А. Н.: Ты совершенно прав. Особенно это заметно в 1960-е! Насколько СССР в печатании книжек хотя бы номинально — не говорю сейчас о цензуре или неподходящих переводах — был частью мира! Взять хотя бы роль Сэлинджера, «Над пропастью во ржи»! Перевод с чужого языка — а перепахал полстраны, то был очень важный знак. Нет, Россия и русский читатель уходят в локальный проект, в выгородку, где у них иностранцы-любимчики типа Уэльбека и Литтелла. Там и не нужен трезвый, большой взгляд на литературный мир.
А. Г.: Ситуация с остановкой премии — абсолютно экстраординарная. Тем более для проекта, достоинствами которого всегда были консерватизм и неизменность. Я не уверен, что скандал в основном связан с утечками, сексуальными скандалами и прочим. Кажется, всеобщая растерянность и непонимание, куда вообще проект идет, очень ярко проявились в награждении Боба Дилана. Вдруг выяснилось, что Дилан писатель, и писатель идеалистического направления! Но ведь он и сам с этим, в конце концов, не согласился.

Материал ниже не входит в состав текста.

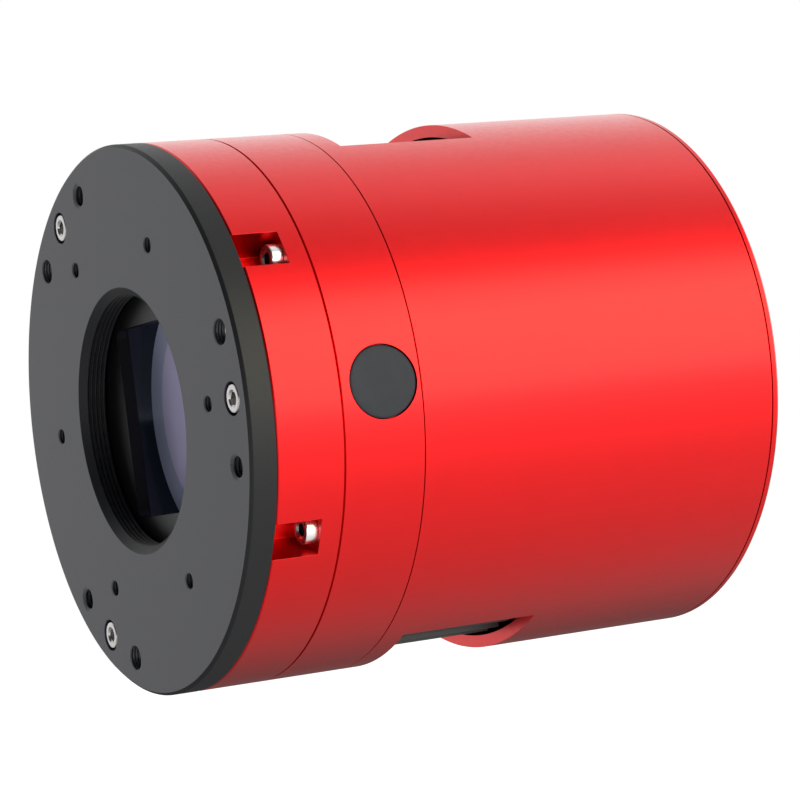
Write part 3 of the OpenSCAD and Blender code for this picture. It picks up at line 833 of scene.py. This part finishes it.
def build_plug():
    R, yc, r_out = BODY_R - 0.12, PORT_Y, PORT_R
    rings = [0.0] + [PORT_R * t for t in (0.15, 0.3, 0.45, 0.6, 0.72, 0.82, 0.89, 0.94, 0.965, 0.982, 0.993, 1.0)]
    n = 96
    verts, faces = [], []

    def top(rho, phi, drop):
        y, z = rho * math.cos(phi), rho * math.sin(phi)
        return ((math.sqrt(R * R - z * z) - drop) * MM, (yc + y) * MM, z * MM)

    verts.append(top(0, 0, 0))
    loops = []
    for rho in rings[1:]:
        e = max(0.0, rho - (r_out - 0.35)) / 0.35
        drop = 0.35 * (1 - math.sqrt(max(0.0, 1 - e * e)))
        loops.append(len(verts))
        for i in range(n):
            verts.append(top(rho, 2 * PI * i / n, drop))
    for rho, x in ((r_out, BODY_R - 1.4), (r_out - 0.15, BODY_R - 1.5), (4.0, BODY_R - 1.5), (4.0, 41.5), (3.25, 41.5), (3.25, 40.1), (4.0, 40.1), (4.0, 39.2), (3.8, 39.0)):
        loops.append(len(verts))
        for i in range(n):
            p = 2 * PI * i / n
            verts.append((x * MM, (yc + rho * math.cos(p)) * MM, rho * math.sin(p) * MM))
    end = len(verts)
    verts.append((39.0 * MM, yc * MM, 0))
    for i in range(n):
        faces.append((0, loops[0] + i, loops[0] + (i + 1) % n))
        for a, b in zip(loops, loops[1:]):
            faces.append((a + i, b + i, b + (i + 1) % n, a + (i + 1) % n))
        faces.append((end, loops[-1] + (i + 1) % n, loops[-1] + i))
    L = Look("port_cover", (0.022, 0.024, 0.034), 0.60, Specular_IOR_Level=0.27)
    L.tint(L.noise(3500, 2, 0.7), 0.16)
    L.gloss(L.noise(500, 3), 0.05)
    L.bump(L.noise(5200, 2, 0.6), 0.15, 0.00003)
    ob = make("desiccant_plug_detail", *outward((verts, faces)), L.done())
    shade(ob, 40)
    return put(ob, "plug", "desiccant_plug", slot="black_plastic")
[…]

«Большая книга» и даже «Ясная Поляна» вряд ли могут быть вручены Борису Гребенщикову, даже за полное собрание сочинений. Как же быть бедным стареньким премиям? Если они будут заниматься только литературой для яйцеголовых, то уйдут из общественного интереса. А если награждать (условно говоря) Дилана, то ее будут опять и опять ставить в угол.
А. Н.: Да, общее мнение было: они понимали, что Дилан — ошибка. Если Дилан, почему не комикс? Разверзается океан разных медиа, которые прежде не учитывались, и люди 50+, которые обычно занимаются Нобелевской премией, не совсем в них понимают. И тут я на стороне консерваторов: если что-то существует сто лет, то консистентность — одно из главных этих достоинств. Премия всегда вручалась чему-то написанному буквами на страницах, повествующих более или менее о какой-то жизни. Нет ничего ужасного в том, чтобы в этих рамках оно и осталось. Для прочего же пусть будет иная награда. Нобелевская премия не виновата, что продержалась 100 лет. Если бы они начали давать премии комиксам и подкастам или другим субститутам романов, то не смогли бы это сделать хорошо. В этом году премии дали двум замечательным, но именно писателям, и это тоже декларация и элемент перезапуска.